Exercise:
Restate word for word the lines of the records below, starting at the line that contains "doc.recompute()" and ending at the line that contains "points = [vertex.co", with both of those lines included and nothing else.

Available data:
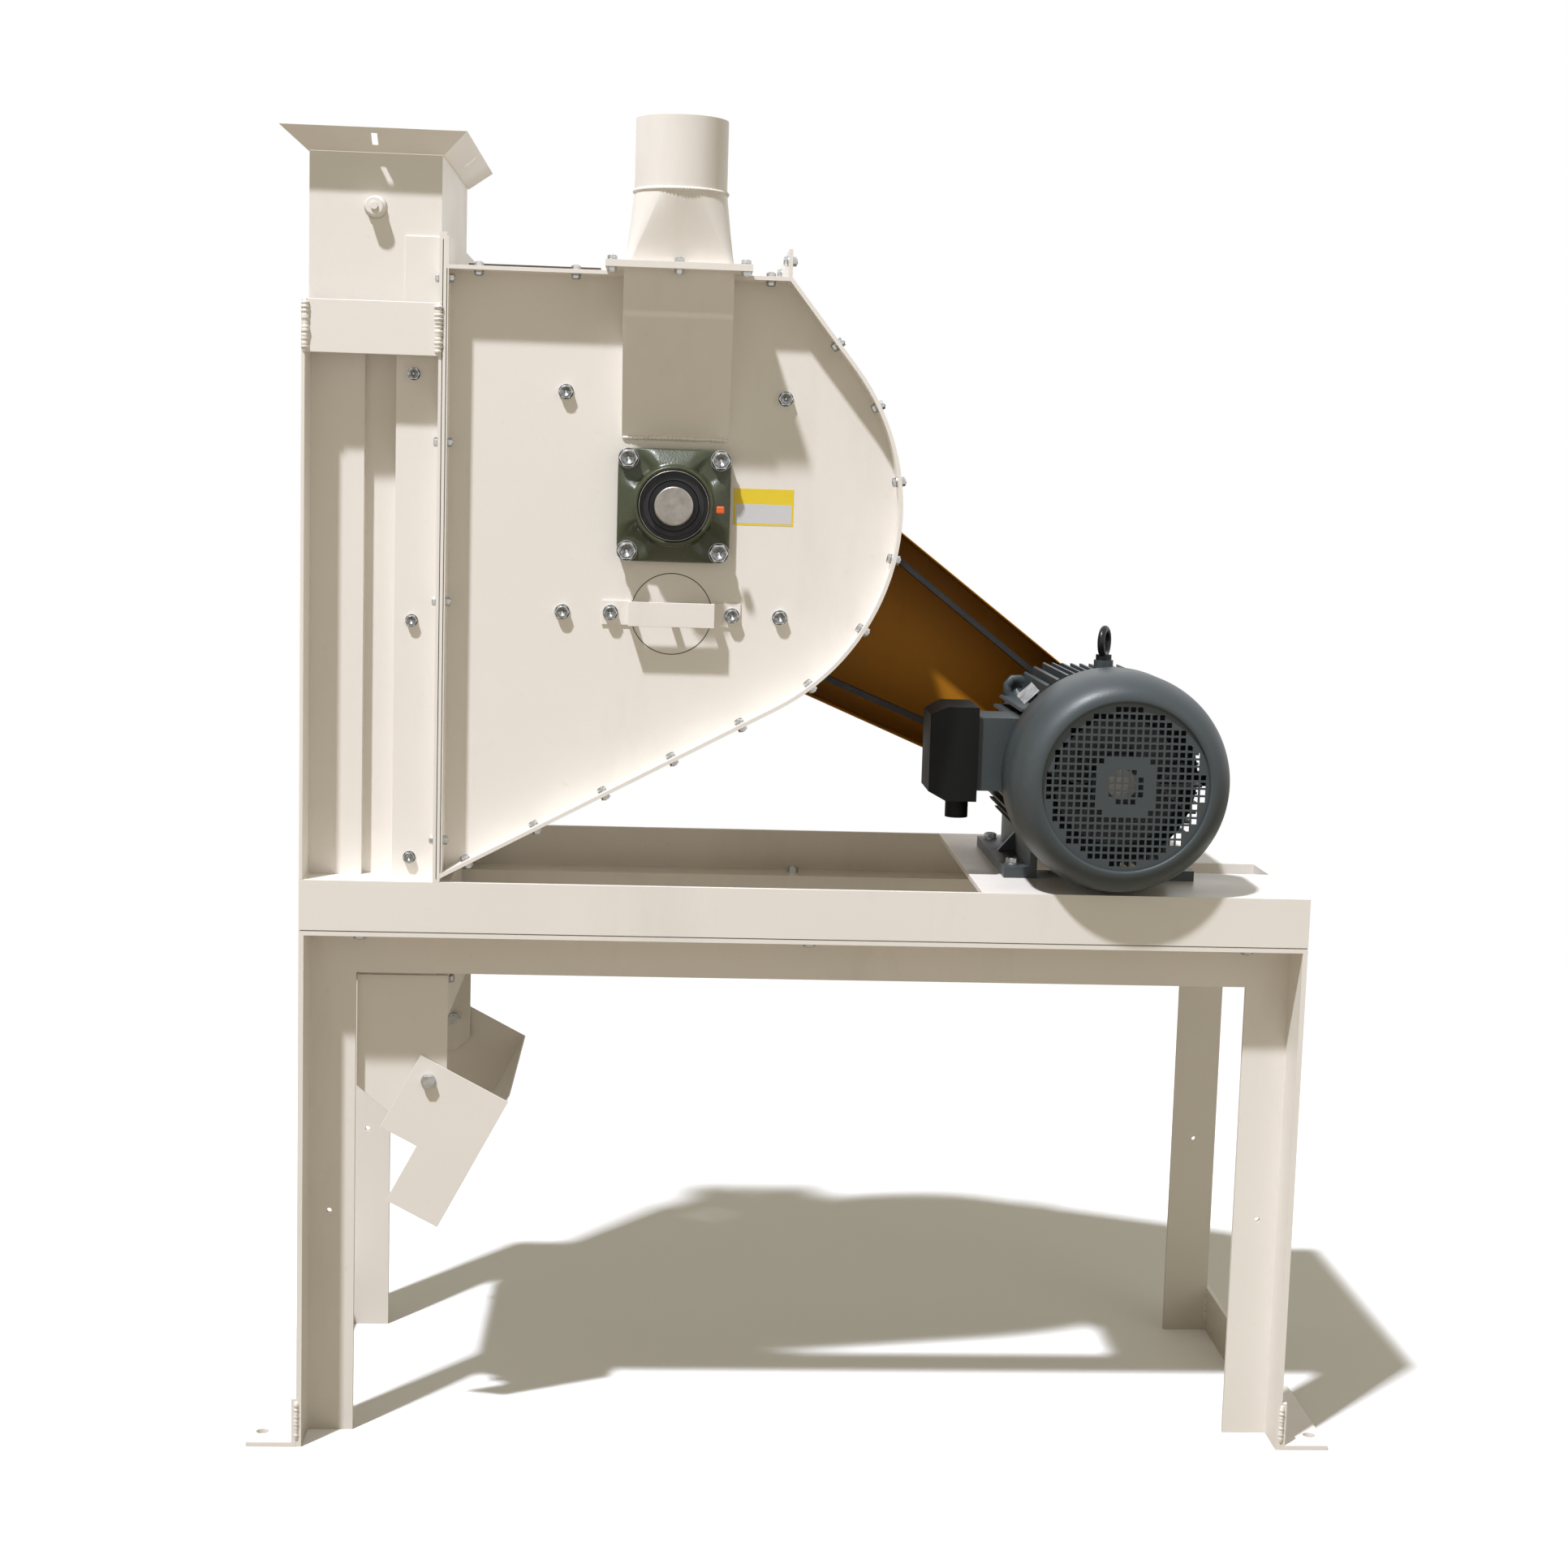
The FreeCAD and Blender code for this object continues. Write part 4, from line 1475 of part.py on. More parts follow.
window = block("window", ("box_right - 1", "wall_right + 1"),
               ("front + window_margin", "casing_back - window_margin"),
               ("window_bottom", "window_bottom + window_height"))
frame_holes = frame_drills()
panel_holes = panel_drills()
rim_holes, wall_holes, lip_holes = casing_drills()
foot_holes = [drill("foot_drill_%d%d" % (i, k), "foot_bolt_radius", "foot_wall + angle_wall",
                    "motor_x + %d * foot_pitch / 2" % i, spot, "rail_top + foot_wall", "180")
              for i in (-1, 1) for k, spot in enumerate(("foot_first", "foot_second"))]
legs()
floor_rails()
stand_rails(frame_holes)
base_rails(frame_holes)
column(window, panel_holes, wall_holes)
air_box()
air_box_flare()
chute_holes = chute()
casing(window, rim_holes, wall_holes, lip_holes)
rotor()
drive()
motor_mount(foot_holes)
wire_hole = motor_frame(foot_holes)
motor_fan()
fan_cover()
motor_fittings(wire_hole)
bolts("frame_bolts", [(frame_holes, sizes.frame_bolt_radius, 2 * sizes.angle_wall)])
bolts("motor_foot_bolts", [(foot_holes, sizes.foot_bolt_radius, sizes.foot_wall + sizes.angle_wall)])
bolts("column_bolts", [
    (panel_holes, sizes.panel_bolt_radius, 2 * sizes.sheet_wall),
    (wall_holes, sizes.edge_bolt_radius, places.grip_wall),
    (chute_holes[:2], sizes.edge_bolt_radius, 2 * sizes.sheet_wall + sizes.fit),
    (chute_holes[2:], sizes.edge_bolt_radius, places.chute_grip),
])
doc.recompute()

for thing in doc.Objects:
    if "Invalid" in thing.State or "Error" in thing.State:
        raise RuntimeError("%s is %s" % (thing.Label, thing.State))
for thing in nodes:
    if thing.Shape.isNull() or not thing.Shape.isValid():
        raise RuntimeError("%s has no valid shape" % thing.Label)
os.makedirs("parts", exist_ok=True)
for thing in nodes:
    thing.Shape.exportStep("parts/%s.step" % thing.Label)
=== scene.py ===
from math import cos, pi, radians, sin

import bpy
import numpy as np
from mathutils import Matrix, Vector


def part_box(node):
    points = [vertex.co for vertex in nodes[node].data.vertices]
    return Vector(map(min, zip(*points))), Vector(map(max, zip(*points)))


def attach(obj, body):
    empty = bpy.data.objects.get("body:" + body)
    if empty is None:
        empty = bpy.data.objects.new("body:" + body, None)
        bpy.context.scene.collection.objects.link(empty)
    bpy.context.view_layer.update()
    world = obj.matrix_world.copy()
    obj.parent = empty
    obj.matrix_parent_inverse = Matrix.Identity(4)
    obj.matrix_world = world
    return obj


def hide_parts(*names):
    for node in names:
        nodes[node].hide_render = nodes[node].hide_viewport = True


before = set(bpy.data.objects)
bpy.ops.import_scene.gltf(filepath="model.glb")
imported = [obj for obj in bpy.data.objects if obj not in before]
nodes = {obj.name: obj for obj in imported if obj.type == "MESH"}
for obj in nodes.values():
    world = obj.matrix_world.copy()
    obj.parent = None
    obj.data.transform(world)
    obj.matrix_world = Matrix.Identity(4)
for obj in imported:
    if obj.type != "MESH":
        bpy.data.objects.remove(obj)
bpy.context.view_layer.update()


scene = bpy.context.scene
random = np.random.default_rng(7)

# The stand and the base frame: angle iron, cut square, welded at the corners and sprayed with a
# semi-gloss cream paint. The paint has a faint orange peel, a little dust and soft run marks, and
# the cut edges are slightly rounded.


class Wire:
    """A shader socket on which arithmetic works: every operator adds its Math node."""

    def __init__(self, finish, socket):
        self.finish, self.socket = finish, socket

    def maths(self, operation, first, second):
        return self.finish.add("ShaderNodeMath", {"operation": operation}, {0: first, 1: second})

    def __add__(self, other):
        return self.maths("ADD", self, other)

    def __mul__(self, other):
        return self.maths("MULTIPLY", self, other)

    __radd__, __rmul__ = __add__, __mul__


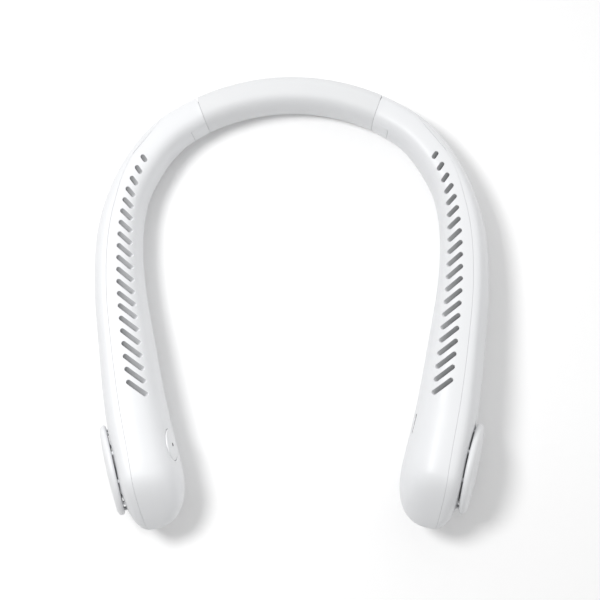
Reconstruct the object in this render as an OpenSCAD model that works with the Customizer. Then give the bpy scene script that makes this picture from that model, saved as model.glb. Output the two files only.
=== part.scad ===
// Neck fan: a hinged horseshoe with a centrifugal fan in each end, lying on its underside.
// X runs across the neck, +Y towards the back of the neck, +Z up. The origin is under the middle.

/* [Neck band] */
// Outer radius of the band's arc
band_outer_r = 105; // [104.5:0.1:105.5]
// Thickness of the band, inside to outside
band_w = 14.8; // [14.6:0.1:15]
// Height of the band
band_h = 28; // [27:0.5:30]
// Wall of the soft band
band_wall = 1.8; // [1.4:0.1:2]

/* [Arms] */
// Wall of the moulded shells
wall = 1.8; // [1.4:0.1:2]
// Width of an air slot
slot_w = 1.9; // [1.4:0.1:2.4]
// Number of air slots in each arm
slot_count = 20; // [12:1:22]
// Distance between air slots along the arm
slot_pitch = 5.85; // [5.2:0.01:6]
// Gap between the inner and the outer shell along their seam
seam_gap = 0.1; // [0.05:0.05:0.2]

/* [Fan ends] */
// Radius of the rounded fan end, which is half its height
fan_r = 26; // [25.5:0.5:27]
// Radius of the round cover over the air intake
cover_r = 20.7; // [20:0.1:21.5]
// Thickness of that cover at its middle
cover_t = 4; // [3:0.2:4.4]
// Air gap between the cover and the shell
intake_gap = 0.5; // [0.5:0.1:1.2]
// Number of intake windows under the cover
window_count = 12; // [8:1:14]

/* [Fans] */
// Outer radius of the impeller
impeller_r = 17; // [15:0.5:17]
// Number of impeller blades
blade_count = 24; // [14:1:28]
// Radius of the motor shaft
shaft_r = 1; // [0.8:0.1:1.2]
// Radial clearance of a running fit
running_fit = 0.05; // [0.02:0.01:0.1]

/* [Hinges] */
// Radius of the hinge pins
pin_r = 1; // [0.8:0.05:1.1]
// Radius of the hinge knuckles
knuckle_r = 2.2; // [1.9:0.1:2.2]
// How far an arm swings outwards, in degrees
arm_swing = 10; // [4:1:10]
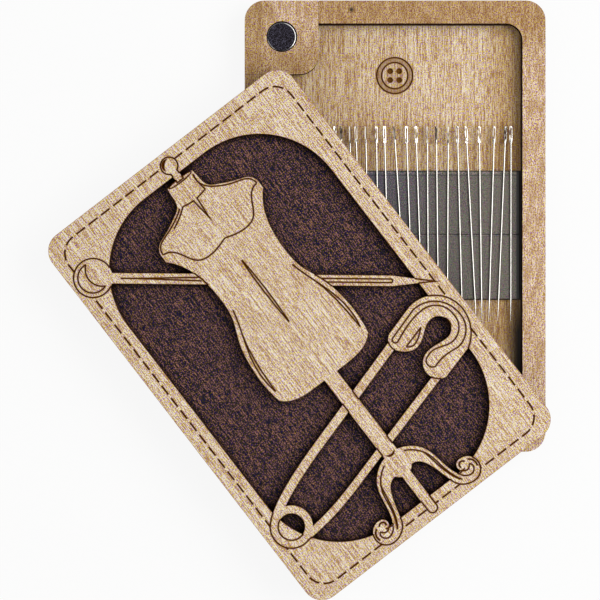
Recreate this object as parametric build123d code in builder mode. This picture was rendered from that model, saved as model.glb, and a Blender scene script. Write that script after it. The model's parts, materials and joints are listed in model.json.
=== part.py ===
# Magnetic needle case: a shallow wooden tray that holds sewing needles on two magnetic sheets,
# under a wooden lid that swings sideways on a hidden pin and clicks shut on two disc magnets.
#
# Frame: millimetres, +Z up, origin at the middle of the tray's underside. +Y points to the tray's
# top edge, beside the lock magnet, and +X to its right edge. The lid is shown swung part way open.

import math
import os

from build123d import *

# Plan of the case, shared by the tray and the lid
case_width = 80.0
case_length = 120.0
corner_radius = 5.3

# Layers, from the table up
base_thickness = 3.0
rail_thickness = 3.0
lid_clearance = 0.2
backing_thickness = 3.0
fretwork_thickness = 3.0

# Rails and corner pads around the needle well
rail_width = 6.1
well_corner_radius = 4.5
pad_side = 19.6
pad_inner_radius = 5.0
glue_seam = 0.06

# Lock magnets in the top left corner and the pivot in the bottom right, from the nearest edges
lock_from_side = 9.9
lock_from_top = 9.6
pivot_from_side = 10.3
pivot_from_bottom = 8.2
magnet_diameter = 8.0
magnet_thickness = 3.0
magnet_rim_radius = 0.45
magnet_play = 0.1
shank_diameter = 5.0
shank_play = 0.05
head_diameter = 8.0
head_thickness = 1.6
head_play = 0.2
head_end_play = 0.15
pin_chamfer = 0.3

# How far the lid is swung open, anticlockwise seen from above
swing_shown = 37.6

# Magnetic sheets, side by side across the well
sheet_thickness = 1.0
upper_sheet_height = 16.6
lower_sheet_height = 17.1
sheet_seam_y = -2.1
sheet_seam = 0.2
sheet_side_play = 0.8
sheet_corner_radius = 0.3
sheet_bevel_depth = 0.15
upper_sheet_bevel = 1.2
lower_sheet_bevel = 0.5

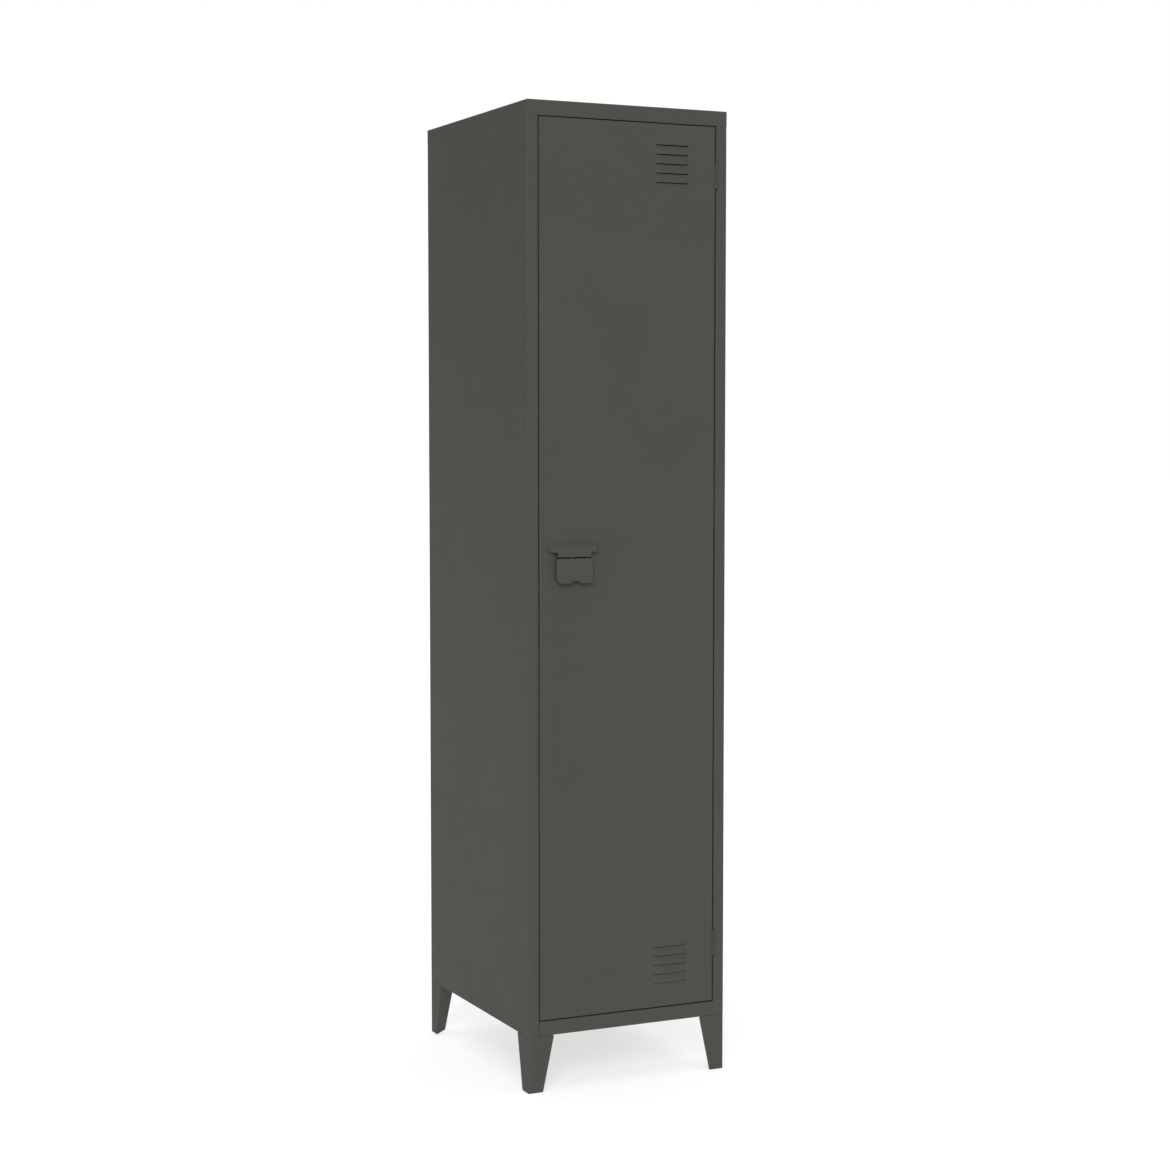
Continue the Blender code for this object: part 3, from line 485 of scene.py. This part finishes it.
def solid_piece(name, radius):
    """Solid part with every sharp edge rounded."""
    bm = welded_copy(name)
    bevel(bm, [edge for edge in bm.edges if sharp(edge)], radius, ROUND_STEPS)
    bmesh.ops.dissolve_degenerate(bm, dist=SLIVER, edges=bm.edges)
    return add_piece(name + "_part", bm, name)


# ---------------------------------------------------------------- lofted shapes

ARC_STEPS = 5


def quarter_turn():
    """Angles from 0 to a right angle, in even steps."""
    return [math.pi / 2 * step / ARC_STEPS for step in range(ARC_STEPS + 1)]


def closed_outline(corners, radii):
    """Outline with right-angled corners, each rounded to its own radius."""
    points = []
    count = len(corners)
    for index, radius in enumerate(radii):
        corner = Vector(corners[index])
        back = (Vector(corners[index - 1]) - corner).normalized()
        ahead = (Vector(corners[(index + 1) % count]) - corner).normalized()
        centre = corner + (back + ahead) * radius
        for angle in quarter_turn():
            points.append(centre - radius * (ahead * math.cos(angle) + back * math.sin(angle)))
    return points


def loft(bm, rings, closed=False):
    """Closed skin through rings of points: joined end to end when closed, else capped at both ends."""
    rows = [[bm.verts.new(point) for point in ring] for ring in rings]
    if closed:
        rows.append(rows[0])
    for near, far in zip(rows, rows[1:]):
        for index in range(len(near)):
            following = (index + 1) % len(near)
            bm.faces.new((near[index], near[following], far[following], far[index]))
    if not closed:
        bm.faces.new(rows[0][::-1])
        bm.faces.new(rows[-1])
    bmesh.ops.recalc_face_normals(bm, faces=bm.faces)


def temporary(name, bm):
    """Object that holds a mesh while others are cut out of it."""
    mesh = bpy.data.meshes.new(name)
    bm.to_mesh(mesh)
    bm.free()
    made = bpy.data.objects.new(name, mesh)
    bpy.context.scene.collection.objects.link(made)
    return made


def carved(body_bm, tool_bms):
    """Mesh of one solid with others cut out of it."""
    body = temporary("carved", body_bm)
    tools = [temporary("tool", tool) for tool in tool_bms]
    for tool in tools:
        cut = body.modifiers.new("cut", "BOOLEAN")
        cut.operation = "DIFFERENCE"
        cut.solver = "EXACT"
        cut.object = tool
    graph = bpy.context.evaluated_depsgraph_get()
    mesh = bpy.data.meshes.new_from_object(body.evaluated_get(graph))
    bm = bmesh.new()
    bm.from_mesh(mesh)
    bpy.data.meshes.remove(mesh)
    for item in (body, *tools):
        mesh = item.data
        bpy.data.objects.remove(item)
        bpy.data.meshes.remove(mesh)
    bmesh.ops.remove_doubles(bm, verts=bm.verts, dist=CUT_WELD)
    edge_layer(bm)
    return bm


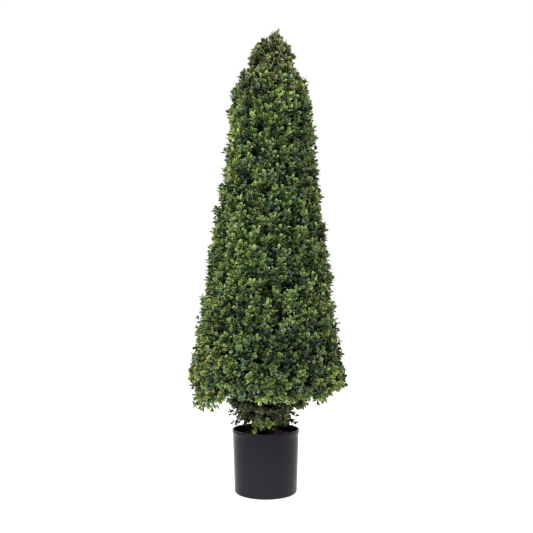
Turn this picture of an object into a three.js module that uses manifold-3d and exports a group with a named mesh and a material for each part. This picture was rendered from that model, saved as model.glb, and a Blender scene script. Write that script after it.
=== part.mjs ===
// Artificial boxwood cone topiary in a black plastic pot.
// Millimetres, +Z up. The origin is the centre of the pot's flat underside, and -Y is the side that faces the viewer.
// A slim stem stands in the filled pot and leans a little towards +X. A welded wire cone hangs on the stem,
// and bands of leafy mat are wrapped round it: four up the straight sides, a flared skirt below and a tuft on top.
// A fringe hangs under the cone, and a collar of sprigs hides the foot of the stem.
import * as THREE from "three";
import { mergeVertices } from "three/addons/utils/BufferGeometryUtils.js";
import Module from "manifold-3d";

const wasm = await Module();
wasm.setup();

// Driving dimensions
const GAP = 0.3; // clearance between neighbouring pieces
const LEAN = THREE.MathUtils.degToRad(1); // the stem's lean towards +X, from the soil up

const POT = {
  height: 162,
  topRadius: 87,
  baseRadius: 80.5,
  wall: 2.6,
  floor: 4,
  footRound: 6, // rounded edge at the foot
  cove: 6, // slope between floor and wall inside
  lipHeight: 9, // thickened lip round the mouth
  lipProud: 0.9,
  lipRound: 1.2,
};

const SOIL = { top: POT.height - 16, thickness: 12, mound: 3, edgeDrop: 3 };

const STEM = { foot: 40, top: 1118, footRadius: 12, flareRadius: 15, topRadius: 6 };

// Clipped outline of the crown, as [height, radius] pairs: hem, widest point of the skirt, waist, top of the
// straight sides, shoulder, neck, and the tuft up to its highest leaves
const OUTLINE = [
  [262, 200],
  [315, 208],
  [366, 192],
  [1030, 104],
  [1078, 95],
  [1108, 78],
  [1140, 64],
  [1176, 50],
  [1214, 12],
];
const BAND_FOOT = 362; // where the straight sides start
const BAND_TOP = 1094; // where the top tuft starts
const BANDS = 4;
const BROW = 1080; // where the highest band turns in to the stem
const LEAF_DEPTH = 19; // from the mat out to the clipped outline
const STRAY = 13; // how far a leaf tip may pass the outline
const SHELL = 12; // thickness of the mat
const QUILT = 5; // how far every other point of the mat is raised

const HEM = { z: 234, tilt: 0.06, matFoot: 280 }; // lowest leaf tips, which hang lower on the -X side
const COLLAR = { foot: SOIL.top + SOIL.mound + GAP, top: 226, radius: 26 };
const FRINGE = { inner: 76, outer: 96, thickness: 9 };

const FRAME = { wire: 2.2, foot: 256, ring: 92, top: 1020, ribs: 4, hubRadius: 18, hubHeight: 16 };

const LEAF = { width: 0.68, thickness: 0.05, apart: 0.36 }; // in lengths; apart: between the middles of two leaves
const LEAF_LENGTH = 54;
const SPRIG_SPACING = 104;
const TWIG = { radius: 3.4, sunk: 6 };

// The seed of each mass's random numbers
const SEEDS = { collar: 6, fringe: 3, skirt: 3, bands: [3, 7, 5, 3], tip: 3 };

const AROUND = 36; // segments of the pot and soil
const MAT_AROUND = 20; // segments of a mat

// Materials
const PLASTIC = new THREE.MeshStandardMaterial({ color: 0x2b292d, roughness: 0.5, metalness: 0 });
const CAST = new THREE.MeshStandardMaterial({ color: 0x8a867e, roughness: 0.9, metalness: 0 });
const EARTH = new THREE.MeshStandardMaterial({ color: 0x1f1412, roughness: 0.95, metalness: 0 });
const BARK = new THREE.MeshStandardMaterial({ color: 0x3a2c20, roughness: 0.85, metalness: 0 });
const STEEL = new THREE.MeshStandardMaterial({ color: 0x5c5f5e, roughness: 0.4, metalness: 0.8 });
const GREEN = new THREE.MeshStandardMaterial({ color: 0x3f5a2b, roughness: 0.45, metalness: 0 });
const OLIVE = new THREE.MeshStandardMaterial({ color: 0x34421f, roughness: 0.5, metalness: 0 });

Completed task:
doc.recompute()

for thing in doc.Objects:
    if "Invalid" in thing.State or "Error" in thing.State:
        raise RuntimeError("%s is %s" % (thing.Label, thing.State))
for thing in nodes:
    if thing.Shape.isNull() or not thing.Shape.isValid():
        raise RuntimeError("%s has no valid shape" % thing.Label)
os.makedirs("parts", exist_ok=True)
for thing in nodes:
    thing.Shape.exportStep("parts/%s.step" % thing.Label)
=== scene.py ===
from math import cos, pi, radians, sin

import bpy
import numpy as np
from mathutils import Matrix, Vector


def part_box(node):
    points = [vertex.co for vertex in nodes[node].data.vertices]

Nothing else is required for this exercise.